Lola Shoneyin’s The Secret Lives of Baba Segi’s Wives and Wole Soyinka’s Death And The King's Horseman are going to Netflix.

Lola Shoneyin and Wole Soyinka’s work going to Netflix!

Lola Shoneyin’s The Secret Lives of Baba Segi’s Wives and Wole Soyinka’s Death And The King’s Horseman are going to Netflix. The announcement was made on June 12, 2020.

Work from two of the continent’s most beloved writers is set to make an appearance on Netflix. This was announced by Netflix Nigeria who is in partnership with producer Mo Adudu’s Ebony Life TV.

Lola Shoneyin’s debut novel The Secret Lives of Baba Segi’s Wives, an eye-opening novel of polygamy in modern-day Nigeria, was published in 2010. Since it came out the novel, shortlisted for the Orange Prize, has had several adaptations taking it to the stage. One of them, written by Rotimi Babatunde, has been staged at the Ake Festival in Abeokuta, in Lagos, Nigeria, and London, UK more than once. Another outstanding adaptation, a one-woman show by Maimouna Jallow, has been seen on stages around the world.

Lola Shoneyin commenting on the news said, “Sometimes, dreams take years… Thank you to my brilliant producer @MoAbudu for all your hard work. Thank you, @netflix for believing in the story. ”

Wole Soyinka is no new name in the African literary scene seeing as he was the first black African to win the Nobel Prize for Literature in 1986. Death and the King’s Horseman is a play based on a real incident that took place in Nigeria during British colonial rule. The horseman of a Yoruba King was prevented from committing ritual suicide by the colonial authorities. Soyinka wrote the play in Cambridge when he was in political exile from Nigeria in 1975.

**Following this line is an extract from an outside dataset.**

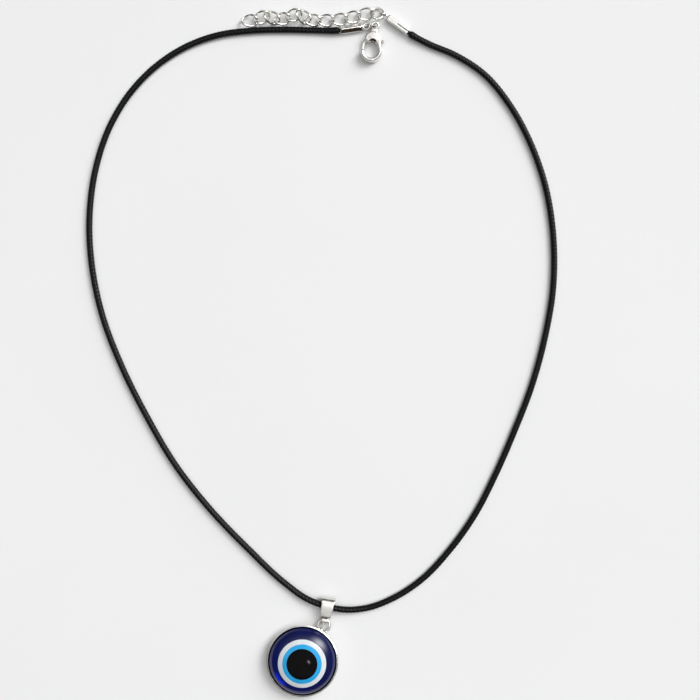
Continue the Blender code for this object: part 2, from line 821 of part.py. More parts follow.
def assemble_clasp():
    up = Vector((0, 0, 1))
    run = (LEFT_END_EYE - LEFT_END_MOUTH).to_2d().to_3d()
    eye_place = frame(LEFT_END_EYE, run, up)
    make_cord_end("cord_end_left", LEFT_END_MOUTH, eye_place, LEFT_END_LENGTH)
    ring = make_clasp_ring(LEFT_END_EYE, CLASP_EYE)
    chord = CLASP_EYE - LEFT_END_EYE
    ring_axis = axle(ring.matrix_basis.translation, up.cross(chord).normalized() * -1)
    swing = pivot("clasp_ring_axis", ring_axis, None, ring)
    place = frame(CLASP_EYE, heading(CLASP_HEADING - 90), up)
    fixed = make_clasp_body(place), make_clasp_pin(place), make_clasp_spring(place)
    swing = pivot("clasp_axis", axle(CLASP_EYE, up), swing, *fixed)
    lever_axis = axle(place @ Vector((*LEVER_PIVOT, 0)), up)
    pivot("clasp_lever_axis", lever_axis, swing, make_clasp_lever(place))


def assemble_chain():
    up = Vector((0, 0, 1))
    inward = heading(RIGHT_EYE_HEADING)
    eye_place = frame(RIGHT_END_EYE, inward, up.cross(inward))
    make_cord_end("cord_end_right", RIGHT_END_MOUTH, eye_place, RIGHT_END_LENGTH)
    ring_axis = axle(RIGHT_END_EYE, inward.cross(up))
    swing = pivot("chain_ring_axis", ring_axis, None, make_chain_ring())
    make_chain(swing)


clear_scene()
PARTS = collection("evil_eye_necklace")
CUTTERS = collection("cutters")
make_cord()
assemble_pendant()
assemble_clasp()
assemble_chain()
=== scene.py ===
"""The look of the evil eye necklace: cord, pendant, clasp and chain on a pale table."""

import math

import bmesh
import bpy
import numpy as np
from mathutils import Matrix, Vector


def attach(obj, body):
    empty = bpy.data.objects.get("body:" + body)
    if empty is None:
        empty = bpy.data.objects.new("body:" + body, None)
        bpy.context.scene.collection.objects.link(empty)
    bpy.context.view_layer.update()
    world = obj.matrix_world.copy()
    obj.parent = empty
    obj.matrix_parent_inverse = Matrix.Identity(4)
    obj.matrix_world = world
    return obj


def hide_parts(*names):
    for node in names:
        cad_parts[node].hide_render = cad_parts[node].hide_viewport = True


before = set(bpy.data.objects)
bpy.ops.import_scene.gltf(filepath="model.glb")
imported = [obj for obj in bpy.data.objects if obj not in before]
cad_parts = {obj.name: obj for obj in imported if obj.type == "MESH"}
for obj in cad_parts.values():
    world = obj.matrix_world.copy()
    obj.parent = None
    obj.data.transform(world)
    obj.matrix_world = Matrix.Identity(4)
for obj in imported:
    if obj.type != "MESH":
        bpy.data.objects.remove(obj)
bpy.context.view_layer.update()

MM = 0.001

# The camera looks straight down on the necklace
CAMERA_PLACE = (13.5 * MM, 88.25 * MM, 320 * MM)
CAMERA_LENS = 57.47
SENSOR = 36.0

# Lengths are in millimetres, except where they say MM

# The table reaches as good as to the horizon
TABLE_HALF_WIDTH = 30000.0

# Cord, as the CAD lays it
CORD_RADIUS = 0.9 * MM
CORD_ROUTE = (
    (12.7, 179.75, 1.15),
    (9.7, 179.4, 1.15),
    (4.0, 179.5, 0.9),
    (-5.0, 179.7, 0.9),
    (-15.0, 179.4, 0.9),
    (-24.0, 178.2, 0.9),
    (-33.0, 175.0, 0.9),
    (-41.5, 169.6, 0.9),
    (-49.0, 162.0, 0.9),
    (-55.2, 151.8, 0.9),
    (-59.2, 139.6, 0.9),
    (-60.9, 126.0, 0.9),
    (-60.3, 113.0, 0.9),
    (-57.3, 98.4, 0.9),
    (-51.6, 83.4, 0.9),
    (-44.6, 69.4, 0.9),
    (-36.2, 55.2, 0.9),
    (-26.8, 43.2, 0.9),
    (-15.6, 31.5, 0.9),
    (-5.0, 21.6, 0.9),
    (1.0, 17.4, 1.35),
    (6.9, 15.2, 1.65),
    (12.4, 14.2, 1.35),
    (18.2, 14.6, 0.9),
    (25.4, 17.2, 0.9),
    (33.8, 22.6, 0.9),
    (42.0, 31.2, 0.9),
    (49.0, 41.0, 0.9),
    (55.0, 52.6, 0.9),
    (60.4, 65.0, 0.9),
    (65.2, 77.4, 0.9),
    (69.2, 92.0, 0.9),
    (71.5, 106.0, 0.9),
    (71.6, 120.0, 0.9),
    (69.4, 134.6, 0.9),
    (65.0, 147.4, 0.9),
    (59.4, 157.8, 0.9),
    (51.8, 167.0, 0.9),
    (43.2, 172.6, 0.9),
    (36.0, 175.6, 0.95),
    (31.2, 178.1, 1.15),
    (28.6, 179.95, 1.15),
)
CORD_STEP = 0.25 * MM
CORD_SIDES = 40
CORD_PLIES = 5
CORD_LAY = 5.4 * MM
CORD_GROOVE = 0.16
CORD_CREST = 1.03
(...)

This follows up from a 2018 revelation that Ebony Life TV had acquired the rights to Death And The King’s Horseman.

“EbonyLife Films has acquired the rights to make this incredible work into a feature film for global distribution,” Mo Adudu said at the time.

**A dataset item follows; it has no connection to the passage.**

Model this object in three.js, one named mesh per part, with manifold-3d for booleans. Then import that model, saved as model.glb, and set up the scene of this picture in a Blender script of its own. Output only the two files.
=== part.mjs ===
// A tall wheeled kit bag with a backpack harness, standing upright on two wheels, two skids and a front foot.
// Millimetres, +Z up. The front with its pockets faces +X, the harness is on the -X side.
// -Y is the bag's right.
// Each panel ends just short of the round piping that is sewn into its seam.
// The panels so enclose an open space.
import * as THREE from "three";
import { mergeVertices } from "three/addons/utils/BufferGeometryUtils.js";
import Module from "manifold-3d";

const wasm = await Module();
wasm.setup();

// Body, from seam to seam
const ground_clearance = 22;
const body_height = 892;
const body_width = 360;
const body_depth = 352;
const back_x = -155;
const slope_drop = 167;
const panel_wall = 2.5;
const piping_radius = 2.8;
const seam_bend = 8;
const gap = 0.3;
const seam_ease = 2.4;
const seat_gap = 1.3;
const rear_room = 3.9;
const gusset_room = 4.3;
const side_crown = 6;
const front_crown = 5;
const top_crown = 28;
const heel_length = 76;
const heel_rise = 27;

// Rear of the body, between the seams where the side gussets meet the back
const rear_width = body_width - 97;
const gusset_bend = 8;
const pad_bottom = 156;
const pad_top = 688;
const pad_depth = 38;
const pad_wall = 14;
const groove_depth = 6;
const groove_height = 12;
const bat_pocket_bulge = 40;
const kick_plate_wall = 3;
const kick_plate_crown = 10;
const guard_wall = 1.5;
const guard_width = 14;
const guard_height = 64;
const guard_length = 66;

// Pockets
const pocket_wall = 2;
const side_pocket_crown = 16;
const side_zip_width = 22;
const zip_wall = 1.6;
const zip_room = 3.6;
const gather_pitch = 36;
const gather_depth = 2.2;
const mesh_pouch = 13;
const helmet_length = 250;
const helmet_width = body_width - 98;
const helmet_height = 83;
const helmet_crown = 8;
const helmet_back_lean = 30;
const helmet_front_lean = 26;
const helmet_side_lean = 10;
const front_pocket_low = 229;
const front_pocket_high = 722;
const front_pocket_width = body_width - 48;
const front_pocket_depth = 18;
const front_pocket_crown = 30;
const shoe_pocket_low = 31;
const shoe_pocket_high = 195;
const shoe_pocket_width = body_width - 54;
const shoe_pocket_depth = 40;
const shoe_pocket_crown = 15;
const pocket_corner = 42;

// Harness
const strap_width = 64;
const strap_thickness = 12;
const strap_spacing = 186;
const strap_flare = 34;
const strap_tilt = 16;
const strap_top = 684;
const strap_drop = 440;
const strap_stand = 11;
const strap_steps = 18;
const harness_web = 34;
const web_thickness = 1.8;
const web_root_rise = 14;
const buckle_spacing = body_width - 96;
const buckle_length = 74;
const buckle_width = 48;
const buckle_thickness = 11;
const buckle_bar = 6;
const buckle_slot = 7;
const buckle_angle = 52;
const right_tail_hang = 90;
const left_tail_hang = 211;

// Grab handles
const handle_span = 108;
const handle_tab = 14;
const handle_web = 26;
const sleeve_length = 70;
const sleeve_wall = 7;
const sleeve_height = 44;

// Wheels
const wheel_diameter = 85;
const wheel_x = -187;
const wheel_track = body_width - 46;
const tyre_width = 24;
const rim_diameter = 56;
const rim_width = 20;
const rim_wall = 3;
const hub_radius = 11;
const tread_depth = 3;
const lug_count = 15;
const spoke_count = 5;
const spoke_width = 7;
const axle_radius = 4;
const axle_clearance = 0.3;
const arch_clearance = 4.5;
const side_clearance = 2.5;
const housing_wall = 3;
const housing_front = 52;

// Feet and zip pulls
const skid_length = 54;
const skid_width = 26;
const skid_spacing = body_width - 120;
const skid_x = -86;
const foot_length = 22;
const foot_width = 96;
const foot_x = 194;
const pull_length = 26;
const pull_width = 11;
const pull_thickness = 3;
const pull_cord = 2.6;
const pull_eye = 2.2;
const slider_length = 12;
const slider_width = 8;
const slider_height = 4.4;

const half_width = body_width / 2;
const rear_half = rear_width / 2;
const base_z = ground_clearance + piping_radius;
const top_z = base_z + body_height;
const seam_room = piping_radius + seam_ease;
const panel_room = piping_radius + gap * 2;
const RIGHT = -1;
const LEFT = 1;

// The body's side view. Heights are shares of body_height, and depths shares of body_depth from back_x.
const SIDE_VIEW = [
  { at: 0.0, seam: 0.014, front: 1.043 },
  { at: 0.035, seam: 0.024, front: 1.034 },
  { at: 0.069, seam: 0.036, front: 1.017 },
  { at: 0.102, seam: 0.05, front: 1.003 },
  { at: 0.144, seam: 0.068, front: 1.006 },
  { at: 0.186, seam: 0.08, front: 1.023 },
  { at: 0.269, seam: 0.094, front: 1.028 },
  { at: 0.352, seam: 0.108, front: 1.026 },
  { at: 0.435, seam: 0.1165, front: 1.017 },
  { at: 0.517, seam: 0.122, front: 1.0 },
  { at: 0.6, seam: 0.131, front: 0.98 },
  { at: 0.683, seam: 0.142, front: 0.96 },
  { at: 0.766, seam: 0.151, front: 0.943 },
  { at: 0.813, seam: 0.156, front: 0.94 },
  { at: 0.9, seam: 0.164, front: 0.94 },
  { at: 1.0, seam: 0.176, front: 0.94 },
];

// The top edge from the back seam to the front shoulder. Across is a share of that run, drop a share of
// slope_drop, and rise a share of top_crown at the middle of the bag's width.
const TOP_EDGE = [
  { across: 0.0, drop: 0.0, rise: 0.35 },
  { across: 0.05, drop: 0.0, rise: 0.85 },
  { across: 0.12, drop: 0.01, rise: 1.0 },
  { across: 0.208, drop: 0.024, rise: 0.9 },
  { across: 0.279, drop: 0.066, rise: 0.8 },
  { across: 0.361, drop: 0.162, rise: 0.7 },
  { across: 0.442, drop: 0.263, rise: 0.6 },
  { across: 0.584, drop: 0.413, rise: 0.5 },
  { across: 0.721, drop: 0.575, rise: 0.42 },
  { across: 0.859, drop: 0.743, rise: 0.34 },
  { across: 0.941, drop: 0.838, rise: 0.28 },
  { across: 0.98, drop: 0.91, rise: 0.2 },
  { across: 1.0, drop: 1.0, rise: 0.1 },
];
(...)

While Soyinka is one of the most celebrated writers from the continent, few of his texts have gone on to either the big or small screen. His 1965 play Kongi’s Harvest was brought to the big screen in a film directed by the American Ossie Davis. Also made into a film was Ake: The Years of Childhood the author’s 1981 memoir set in the years just before World War II directed by Nigerian Dapo Adeniyi.